The Association of University of New Brunswick Teachers (AUNBT) is the trade union representing the full-time and part-time professors, instructors, and academic librarians at the University of New Brunswick in the province of New Brunswick, Canada. Established in 1956 as a faculty association, AUNBT joined the Canadian Association of University Teachers (CAUT) that same year. In 1979 the organization was certified by the Industrial Relations Board as the bargaining agent for full-time academic staff, both faculty and librarians, at the two principal campuses of UNB. The first collective agreement came into effect in 1980.

In 2007 the Association organized contract academics and in 2008 achieved certification for part-time faculty and librarians under the NB Labour and Employment Board. Throughout this same period the organization was involved in opposing a proposal by the provincial government under Premier Shawn Graham to replace three university campuses with polytechnic institutes.
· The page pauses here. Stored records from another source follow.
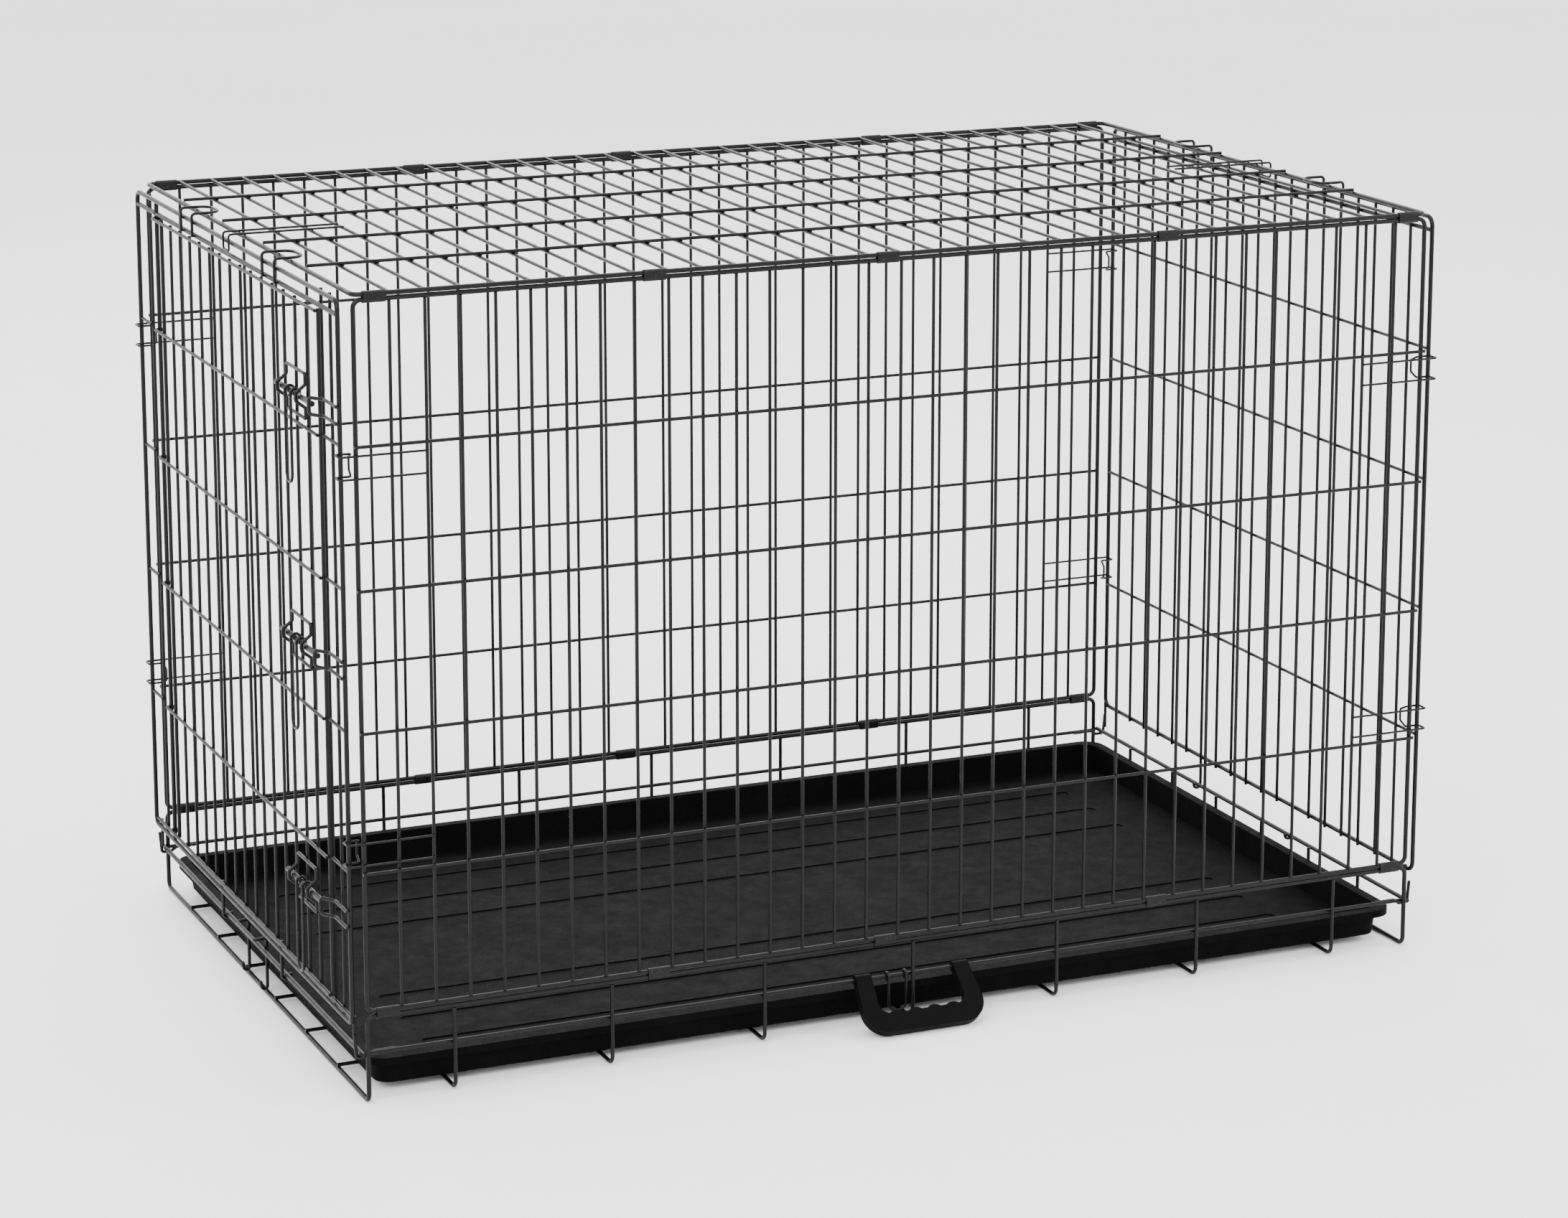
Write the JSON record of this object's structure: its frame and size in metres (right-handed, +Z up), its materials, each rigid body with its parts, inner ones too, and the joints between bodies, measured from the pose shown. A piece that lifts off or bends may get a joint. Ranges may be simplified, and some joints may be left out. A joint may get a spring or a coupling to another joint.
{
  "type": "folding wire dog crate",
  "caption": "Folding wire crate for a pet, with a side-hinged end door on slide bolts, a pull-out tray, hook-over end panels and a carry handle.",
  "frame": {"origin": "middle of the whole crate's box in X and Y, on the surface that it stands on", "axes": "+X along the crate, away from the door end; -Y is the long side that carries the handle; +Z up"},
  "size_m": [1.2642, 0.8015, 0.838],
  "materials": {
    "black_wire": "satin black electro-coat",
    "latch_wire": "satin black, worn where it slides",
    "spring_wire": "thin black-coated spring wire",
    "clip_steel": "crimped black sheet",
    "tray_plastic": "fine leather grain",
    "handle_plastic": "moulded, fine texture"
  },
  "bodies": {
    "base": {"base_frame": "black_wire", "base_cross_wires": "black_wire", "base_floor_wires": "black_wire", "base_side_rails": "black_wire", "left_hinge_wire": "black_wire", "right_hinge_wire": "black_wire", "corner_hooks": "black_wire"},
    "front_panel": {"front_frame": "black_wire", "front_uprights": "black_wire", "front_level_wires": "black_wire", "front_bottom_clips": "clip_steel", "front_corner_catches": "spring_wire"},
    "back_panel": {"back_frame": "black_wire", "back_uprights": "black_wire", "back_level_wires": "black_wire", "back_bottom_clips": "clip_steel", "back_corner_catches": "spring_wire"},
    "top_panel": {"top_frame": "black_wire", "top_cross_wires": "black_wire", "top_long_wires": "black_wire", "top_end_catches": "spring_wire", "front_top_clips": "clip_steel", "back_top_clips": "clip_steel"},
    "left_end": {"left_end_frame": "black_wire", "left_end_uprights": "black_wire", "left_end_stubs": "black_wire", "left_hinge_curls": "black_wire", "left_top_hooks": "black_wire", "door_lintel": "black_wire", "door_sill": "black_wire", "door_pivot_wire": "black_wire", "bolt_keepers": "black_wire"},
    "right_end": {"right_end_frame": "black_wire", "right_end_uprights": "black_wire", "right_end_level_wires": "black_wire", "right_end_lintel": "black_wire", "right_hinge_curls": "black_wire", "right_top_hooks": "black_wire"},
    "door": {"door_edge_wires": "black_wire", "door_uprights": "black_wire", "door_level_wires": "black_wire", "door_pivot_curls": "black_wire", "latch_brackets": "black_wire"},
    "tray": {"tray": "tray_plastic"},
    "tray_stop": {"tray_stop": "black_wire"},
    "carry_handle": {"carry_handle": "handle_plastic"},
    "fold_latch": {"fold_latch": "black_wire"},
    "upper_bolt": {"upper_bolt": "latch_wire"},
    "upper_latch_handle": {"upper_latch_handle": "latch_wire"},
    "middle_bolt": {"middle_bolt": "latch_wire"},
    "middle_latch_handle": {"middle_latch_handle": "latch_wire"},
    "lower_bolt": {"lower_bolt": "latch_wire"},
    "lower_latch_handle": {"lower_latch_handle": "latch_wire"}
  },
  "joints": [
    {"name": "side_fold", "type": "hinge", "parent": "base", "child": "front_panel", "pos_m": [0.0054, -0.35515, 0.092], "axis": [-1, 0, 0], "range_deg": [0, 85], "deforming": ["front_corner_catches", "back_corner_catches", "top_end_catches"]},
    {"name": "back_fold", "type": "hinge", "parent": "base", "child": "back_panel", "pos_m": [0.0054, 0.39465, 0.092], "axis": [-1, 0, 0], "range_deg": [0, 85]},
    {"name": "top_fold", "type": "hinge", "parent": "front_panel", "child": "top_panel", "pos_m": [0.0054, -0.35515, 0.8266], "axis": [-1, 0, 0], "range_deg": [-85, 0]},
    {"name": "right_end_fold", "type": "hinge", "parent": "base", "child": "right_end", "pos_m": [0.6174, 0.01975, 0.052], "axis": [0, -1, 0], "range_deg": [0, 90], "deforming": ["right_top_hooks"]},
    {"name": "left_end_fold", "type": "hinge", "parent": "base", "child": "left_end", "pos_m": [-0.6066, 0.01975, 0.052], "axis": [0, 1, 0], "range_deg": [0, 88.6], "deforming": ["left_top_hooks"]},
    {"name": "door_swing", "type": "hinge", "parent": "left_end", "child": "door", "pos_m": [-0.6155, 0.30925, 0.45], "axis": [0, 0, 1], "range_deg": [-165, 0]},
    {"name": "upper_bolt_slide", "type": "slide", "parent": "door", "child": "upper_bolt", "axis": [0, -1, 0], "range_m": [-0.003, 0.014]},
    {"name": "upper_handle_lift", "type": "hinge", "parent": "upper_bolt", "child": "upper_latch_handle", "pos_m": [-0.6251, -0.22475, 0.713], "axis": [0, -1, 0], "range_deg": [-120, 0]},
    {"name": "middle_bolt_slide", "type": "slide", "parent": "door", "child": "middle_bolt", "axis": [0, -1, 0], "range_m": [-0.003, 0.014]},
    {"name": "middle_handle_lift", "type": "hinge", "parent": "middle_bolt", "child": "middle_latch_handle", "pos_m": [-0.6251, -0.22475, 0.455], "axis": [0, -1, 0], "range_deg": [-120, 0]},
    {"name": "lower_bolt_slide", "type": "slide", "parent": "door", "child": "lower_bolt", "axis": [0, -1, 0], "range_m": [-0.003, 0.014]},
    {"name": "lower_handle_lift", "type": "hinge", "parent": "lower_bolt", "child": "lower_latch_handle", "pos_m": [-0.6251, -0.22475, 0.196], "axis": [0, -1, 0], "range_deg": [-120, 0]},
    {"name": "tray_slide", "type": "slide", "parent": "base", "child": "tray", "axis": [1, 0, 0], "range_m": [-1.15, 0], "deforming": ["tray_stop"]},
    {"name": "tray_stop_swing", "type": "hinge", "parent": "base", "child": "tray_stop", "pos_m": [-0.6066, 0.03175, 0.052], "axis": [0, -1, 0], "range_deg": [-100, 0]},
    {"name": "carry_handle_swing", "type": "hinge", "parent": "base", "child": "carry_handle", "pos_m": [0.0054, -0.35055, 0.052], "axis": [1, 0, 0], "range_deg": [-95, 0]},
    {"name": "fold_latch_swing", "type": "hinge", "parent": "base", "child": "fold_latch", "pos_m": [-0.01235, -0.35055, 0.052], "axis": [1, 0, 0], "range_deg": [-150, 0]}
  ],
  "couplings": [
    {"joint": "back_fold", "follows": "side_fold", "ratio": 1},
    {"joint": "top_fold", "follows": "side_fold", "ratio": -1}
  ]
}
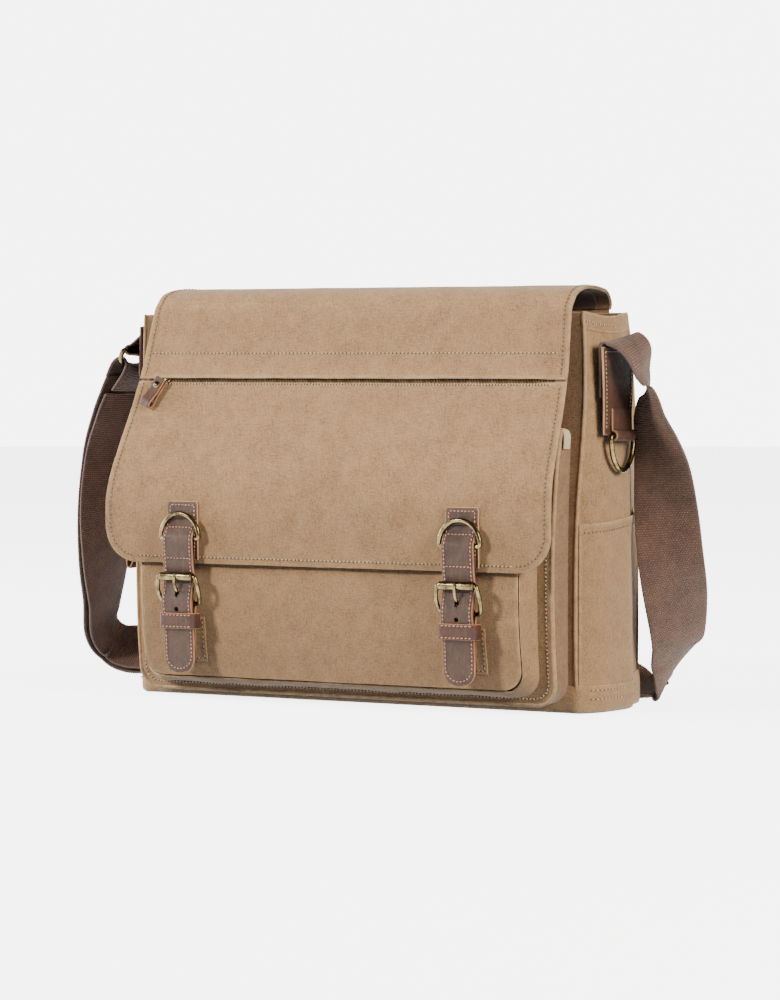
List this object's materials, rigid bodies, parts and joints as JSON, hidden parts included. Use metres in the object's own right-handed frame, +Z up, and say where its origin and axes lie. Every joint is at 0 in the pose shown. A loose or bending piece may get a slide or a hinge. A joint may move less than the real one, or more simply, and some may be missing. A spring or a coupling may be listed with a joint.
{
  "type": "messenger bag",
  "caption": "Canvas messenger bag with a zipped flap held by buckled leather closures, an organizer compartment, a front pocket and a webbing shoulder strap with a slider.",
  "frame": {"origin": "middle of the base's underside", "axes": "+X to the bag's right as seen from the front, the front faces -Y, +Z up"},
  "size_m": [0.5867, 0.2395, 0.316],
  "materials": {
    "canvas": "washed khaki canvas, matte",
    "canvas_shade": "washed khaki canvas, matte, a shade darker",
    "lining": "brown lining with a soft sheen",
    "stiffener": "rigid board, matte",
    "leather": "waxed grey-brown leather, satin",
    "leather_tan": "tan leather with raw edges, satin",
    "antique_brass": "antique, satin",
    "webbing": "heavy cotton webbing, matte",
    "zip_tape": "woven zip tape, matte",
    "cotton_tape": "undyed cotton tape, matte"
  },
  "bodies": {
    "bag": {"base_panel": "canvas", "front_panel": "canvas", "back_panel": "canvas", "gusset_right": "canvas", "gusset_left": "canvas", "base_board": "stiffener", "main_lining": "lining", "laptop_divider": "lining", "side_pocket_right": "canvas", "side_pocket_left": "canvas", "organizer_panel": "canvas", "organizer_gusset": "canvas_shade", "organizer_zip_front": "zip_tape", "organizer_zip_rear": "zip_tape", "organizer_zip_end": "cotton_tape", "pocket_panel": "canvas", "pocket_gusset": "canvas", "snap_patch_right": "canvas", "snap_patch_left": "canvas", "snap_socket_right": "antique_brass", "snap_socket_left": "antique_brass", "tab_right": "leather_tan", "tab_left": "leather", "shoulder_strap": "webbing", "strap_return": "webbing", "strap_slider": "antique_brass"},
    "flap_top": {"flap_top_canvas": "canvas", "flap_top_lining": "lining"},
    "flap_front": {"flap_upper_canvas": "canvas", "flap_lower_canvas": "canvas", "flap_lining": "lining", "flap_zip": "zip_tape", "right_flap_tab": "leather", "right_strap_upper": "leather", "left_flap_tab": "leather", "left_strap_upper": "leather"},
    "d_ring_right": {"right_d_ring": "antique_brass"},
    "closure_right": {"right_strap_lower": "leather", "right_buckle_frame": "antique_brass", "right_chape": "leather", "right_keeper": "leather_tan", "right_snap_stud": "antique_brass"},
    "roller_right": {"right_roller": "antique_brass"},
    "prong_right": {"right_prong": "antique_brass"},
    "d_ring_left": {"left_d_ring": "antique_brass"},
    "closure_left": {"left_strap_lower": "leather", "left_buckle_frame": "antique_brass", "left_chape": "leather", "left_keeper": "leather_tan", "left_snap_stud": "antique_brass"},
    "roller_left": {"left_roller": "antique_brass"},
    "prong_left": {"left_prong": "antique_brass"},
    "flap_slider": {"flap_zip_slider": "antique_brass"},
    "flap_pull": {"flap_zip_pull": "leather"},
    "organizer_slider": {"organizer_zip_slider": "antique_brass"},
    "organizer_pull": {"organizer_zip_pull": "leather"},
    "side_ring_right": {"ring_right": "antique_brass"},
    "side_ring_left": {"ring_left": "antique_brass"}
  },
  "joints": [
    {"name": "flap_hinge", "type": "hinge", "parent": "bag", "child": "flap_top", "pos_m": [0, 0.036, 0.299], "axis": [-1, 0, 0], "range_deg": [0, 180]},
    {"name": "flap_fold", "type": "hinge", "parent": "flap_top", "child": "flap_front", "pos_m": [0, -0.05, 0.3], "axis": [-1, 0, 0], "range_deg": [0, 120]},
    {"name": "d_ring_right_tilt", "type": "hinge", "parent": "flap_front", "child": "d_ring_right", "pos_m": [0.124, -0.1071, 0.125], "axis": [1, 0, 0], "range_deg": [0, 100]},
    {"name": "closure_right_swing", "type": "hinge", "parent": "flap_front", "child": "closure_right", "pos_m": [0.124, -0.1095, 0.1072], "axis": [-1, 0, 0], "range_deg": [0, 90]},
    {"name": "roller_right_spin", "type": "hinge", "parent": "closure_right", "child": "roller_right", "pos_m": [0.124, -0.1112, 0.096], "axis": [1, 0, 0], "continuous": true},
    {"name": "prong_right_lift", "type": "hinge", "parent": "closure_right", "child": "prong_right", "pos_m": [0.124, -0.1042, 0.076], "axis": [1, 0, 0], "range_deg": [0, 8]},
    {"name": "d_ring_left_tilt", "type": "hinge", "parent": "flap_front", "child": "d_ring_left", "pos_m": [-0.124, -0.1071, 0.125], "axis": [1, 0, 0], "range_deg": [0, 100]},
    {"name": "closure_left_swing", "type": "hinge", "parent": "flap_front", "child": "closure_left", "pos_m": [-0.124, -0.1095, 0.1072], "axis": [-1, 0, 0], "range_deg": [0, 90]},
    {"name": "roller_left_spin", "type": "hinge", "parent": "closure_left", "child": "roller_left", "pos_m": [-0.124, -0.1112, 0.096], "axis": [1, 0, 0], "continuous": true},
    {"name": "prong_left_lift", "type": "hinge", "parent": "closure_left", "child": "prong_left", "pos_m": [-0.124, -0.1042, 0.076], "axis": [1, 0, 0], "range_deg": [0, 8]},
    {"name": "flap_zip_travel", "type": "slide", "parent": "flap_front", "child": "flap_slider", "axis": [1, 0, 0], "range_m": [0, 0.33]},
    {"name": "flap_pull_swing", "type": "hinge", "parent": "flap_slider", "child": "flap_pull", "pos_m": [-0.166, -0.0674, 0.2492], "axis": [-1, 0, 0], "range_deg": [0, 140]},
    {"name": "organizer_zip_travel", "type": "slide", "parent": "bag", "child": "organizer_slider", "axis": [0, 0, 1], "range_m": [0, 0.045]},
    {"name": "organizer_pull_swing", "type": "hinge", "parent": "organizer_slider", "child": "organizer_pull", "pos_m": [-0.1916, -0.062, 0.136], "axis": [0, 1, 0], "range_deg": [0, 120]},
    {"name": "side_ring_right_swing", "type": "hinge", "parent": "bag", "child": "side_ring_right", "pos_m": [0.2092, -0.012, 0.206], "axis": [0, -1, 0], "range_deg": [-5, 30]},
    {"name": "side_ring_left_swing", "type": "hinge", "parent": "bag", "child": "side_ring_left", "pos_m": [-0.2228, -0.012, 0.27], "axis": [0, 1, 0], "range_deg": [-10, 15]}
  ]
}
On January 13, 2014, AUNBT went on strike; they were locked out the following day. This was the first job action in the organization's history and it lasted three weeks, until February 1, 2014.

Melissa White, Faculty of Education, Fredericton Campus, is the current president of the Association.

AUNBT is a member of the CAUT, the Federation of New Brunswick Faculty Associations (FNBFA), and the New Brunswick Federation of Labour (NBFL).